BEGIN Data for this exercise

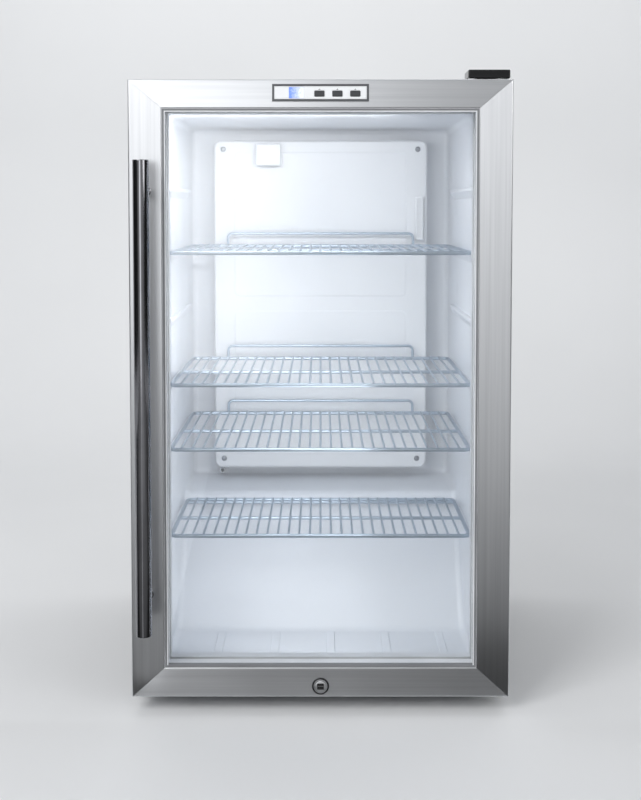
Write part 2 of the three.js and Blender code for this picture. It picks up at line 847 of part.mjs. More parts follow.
// ---------------------------------------------------------------- door: handle
const HANDLE_R = 10;
const POST_R = 6;
const POST_INSET = 38; // from the bar's end to the middle of each post
const barDepth = -HANDLE_REACH + HANDLE_R;
const posts = [handleEnds[0] + POST_INSET, handleEnds[1] - POST_INSET].map((z) =>
  bar("y", POST_R, [barDepth, -GAP], [HANDLE_X, z], 16),
);
put(
  "door_handle",
  add(bar("z", HANDLE_R, handleEnds, [HANDLE_X, barDepth], 24), ...posts),
  "polished",
);

// ---------------------------------------------------------------- door: control panel
const BEZEL = [60.5, 10.8];
put(
  "control_bezel",
  cut(
    roundBlock([-BEZEL[0], BEZEL[0]], [-2.5, -GAP], [PANEL_Z - BEZEL[1], PANEL_Z + BEZEL[1]], 2, 3),
    box([-58, 58], [-10, 10], [PANEL_Z - 8.3, PANEL_Z + 8.3]),
  ),
  "greyPlastic",
);
const BUTTON_Z = PANEL_Z - 1.2;
const BUTTON_XS = [-1.3, 21.1, 43.5];
const buttonHoles = BUTTON_XS.map((x) =>
  box([x - 6.7, x + 6.7], [-10, 20], [BUTTON_Z - 4, BUTTON_Z + 4]),
);
const DISPLAY_X = -30.1;
put(
  "control_panel",
  cut(
    box([-57.7, 57.7], [-1.6, 3], [PANEL_Z - 8, PANEL_Z + 8]),
    ...buttonHoles,
    box([DISPLAY_X - 9.6, DISPLAY_X + 9.6], [-10, 0.4], [PANEL_Z - 7.2, PANEL_Z + 7.2]),
  ),
  "whitePlastic",
);
put(
  "display_lens",
  box([DISPLAY_X - 9.2, DISPLAY_X + 9.2], [-1.9, 0.1], [PANEL_Z - 6.8, PANEL_Z + 6.8]),
  "display",
);
BUTTON_XS.forEach((x, i) => {
  put(
    `button_${i + 1}`,
    roundBlock([x - 6.3, x + 6.3], [-2.7, 4], [BUTTON_Z - 3.6, BUTTON_Z + 3.6], 1.2, 2),
    "button",
  );
});
put(
  "controller_board",
  box([-56, 56], [6.5, 8.1], [PANEL_Z - 7.5, PANEL_Z + 7.5]),
  "board",
);

// ---------------------------------------------------------------- door: lock
const lockBody = turned(
  [
    [7.6, -2.4],
    [10.4, -2.4],
    [11, -1.6],
    [11, -GAP],
    [9, -GAP],
    [9, DOOR_THICK - 2],
    [7.6, DOOR_THICK - 2],
    [7.6, -2.4],
  ],
  24,
);
lockBody.translate(0, y(0), LOCK_Z);
put("lock_body", lockBody, "polished");
const plug = turned(
  [
    [0, -3],
    [6.6, -3],
    [7.2, -2.4],
    [7.2, DOOR_THICK - 1],
    [3, DOOR_THICK - 1],
    [3, 59.6],
    [0, 59.6],
  ],
  24,
);
plug.translate(0, y(0), LOCK_Z);
put(
  "lock_plug",
  cut(solidOf(plug), box([-4.4, 4.4], [-5, 8], [LOCK_Z - 1, LOCK_Z + 1])),
  "polished",
);
put(
  "lock_cam",
  roundBlock([-14.5, 3], [59.9, 62.4], [LOCK_Z - 3, LOCK_Z + 3], 2.8, 2),
  "zinc",
);
put(
  "lock_keeper",
  cut(
    box([LOCK_SLOT[0] - 7, LOCK_SLOT[1] + 7], [54.4, 57], [CASE_LOW + SHEET + 1.6, 40.8]),
    box(LOCK_SLOT, [50, 60], [31, 45]),
  ),
  "zinc",
);

// ---------------------------------------------------------------- hinges
const PLATE = 3;
const TOP_PLATE = [CASE_HIGH + GAP, CASE_HIGH + GAP + PLATE];
const LOW_PLATE = [CASE_LOW - GAP - PLATE, CASE_LOW - GAP];
const hingeOutline = [
  [HALF - 4, HINGE_PLATE_BACK],
  [HALF - 50, HINGE_PLATE_BACK],
  [HALF - 50, CASE_FRONT + 5],
  [HINGE_X - 12, HINGE_DEPTH],
  [HINGE_X - 8, HINGE_DEPTH - 9],
  [HINGE_X, HINGE_DEPTH - 11],
  [HINGE_X + 8, HINGE_DEPTH - 9],
  [HALF - 4, HINGE_DEPTH],
];
put(
  "hinge_bracket_top",
  cut(
    planPrism(hingeOutline, TOP_PLATE),
    bar("z", PIN_R + 0.3, [CASE_HIGH - 5, CASE_HIGH + 10], [HINGE_X, HINGE_DEPTH]),
  ),
  "zinc",
);
const topPin = turned(
  [
    [0, DOOR_HIGH - 18],
    [PIN_R, DOOR_HIGH - 17],
    [PIN_R, TOP_PLATE[1] + GAP],
    [6, TOP_PLATE[1] + GAP],
    [6, TOP_PLATE[1] + 2.4],
    [0, TOP_PLATE[1] + 2.4],
  ],
  16,
);
topPin.rotateX(Math.PI / 2);
topPin.translate(HINGE_X, y(HINGE_DEPTH), 0);
put("hinge_pin_top", topPin, "zinc");
put(
  "hinge_bracket_bottom",
  add(
    planPrism(hingeOutline, LOW_PLATE),
    bar("z", PIN_R, [LOW_PLATE[0] + 1, DOOR_LOW + 16], [HINGE_X, HINGE_DEPTH]),
  ),
  "zinc",
);

function bush(low, high) {
  const ring = turned(
    [
      [PIN_R + 0.35, low],
      [PIN_HOLE_R - 0.3, low],
      [PIN_HOLE_R - 0.3, high],
      [PIN_R + 0.35, high],
      [PIN_R + 0.35, low],
    ],
    16,
  );
  ring.rotateX(Math.PI / 2);
  ring.translate(HINGE_X, y(HINGE_DEPTH), 0);
  return ring;
}
put("hinge_bush_top", bush(DOOR_HIGH - 20, DOOR_HIGH + 0.6), "whitePlastic");
put("hinge_bush_bottom", bush(DOOR_LOW - 0.6, DOOR_LOW + 20), "whitePlastic");

// Cover over the top hinge: a shell open at the bottom.
const CAP = { x: [HALF - 55.5, HALF - 2.6], depth: [10, 52], top: 822 };
put(
  "hinge_cap",
  cut(
    box(CAP.x, CAP.depth, [CASE_HIGH + GAP, CAP.top]),
    box(
      [CAP.x[0] + 1.2, CAP.x[1] - 1.1],
      [CAP.depth[0] + 0.8, CAP.depth[1] - 2],
      [CASE_HIGH - 5, CAP.top - 2],
    ),
    box(
      [CAP.x[0] + 1.2, CAP.x[1] - 1.1],
      [CAP.depth[1] - 5, CAP.depth[1] + 5],
      [CASE_HIGH - 5, CASE_HIGH + 4],
    ),
  ),
  "blackPlastic",
);

export default refrigerator;
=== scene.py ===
"""Counter-height reach in refrigerator with a glass door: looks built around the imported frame.

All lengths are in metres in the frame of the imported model: +X right, +Y back, +Z up.
"""
import math

import bmesh
import bpy
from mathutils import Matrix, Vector


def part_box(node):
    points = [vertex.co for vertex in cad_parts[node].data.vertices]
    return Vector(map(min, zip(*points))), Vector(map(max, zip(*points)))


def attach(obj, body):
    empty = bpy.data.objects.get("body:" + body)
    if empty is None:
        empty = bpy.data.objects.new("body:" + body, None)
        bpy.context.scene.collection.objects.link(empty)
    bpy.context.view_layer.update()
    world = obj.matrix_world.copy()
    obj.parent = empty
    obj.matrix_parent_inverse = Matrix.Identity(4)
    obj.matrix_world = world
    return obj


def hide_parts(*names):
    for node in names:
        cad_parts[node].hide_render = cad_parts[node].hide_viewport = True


MM = 0.001

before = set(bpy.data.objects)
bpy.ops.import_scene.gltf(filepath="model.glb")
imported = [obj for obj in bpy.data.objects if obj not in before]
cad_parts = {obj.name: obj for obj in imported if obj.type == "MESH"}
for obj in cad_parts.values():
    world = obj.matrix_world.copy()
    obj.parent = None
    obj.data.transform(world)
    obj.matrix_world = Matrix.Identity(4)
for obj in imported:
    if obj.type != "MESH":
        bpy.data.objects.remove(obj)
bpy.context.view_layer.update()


# ---- places taken from the frame
def span(*nodes):
    """The box round several CAD nodes."""
    boxes = [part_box(n) for n in nodes]
    low = Vector([min(b[0][i] for b in boxes) for i in range(3)])
    high = Vector([max(b[1][i] for b in boxes) for i in range(3)])
    return low, high


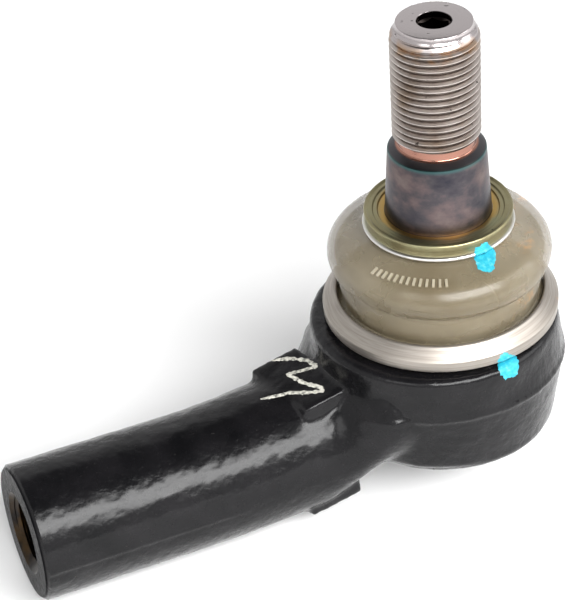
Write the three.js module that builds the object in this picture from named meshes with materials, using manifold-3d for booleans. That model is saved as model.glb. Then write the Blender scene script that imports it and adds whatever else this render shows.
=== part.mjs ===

END Data for this exercise

#### [Exercise details]
Repeat exactly, and only, the lines from the one containing "Write the three.js" through the end of the material.

#### [Result for this task]
Write the three.js module that builds the object in this picture from named meshes with materials, using manifold-3d for booleans. That model is saved as model.glb. Then write the Blender scene script that imports it and adds whatever else this render shows.
=== part.mjs ===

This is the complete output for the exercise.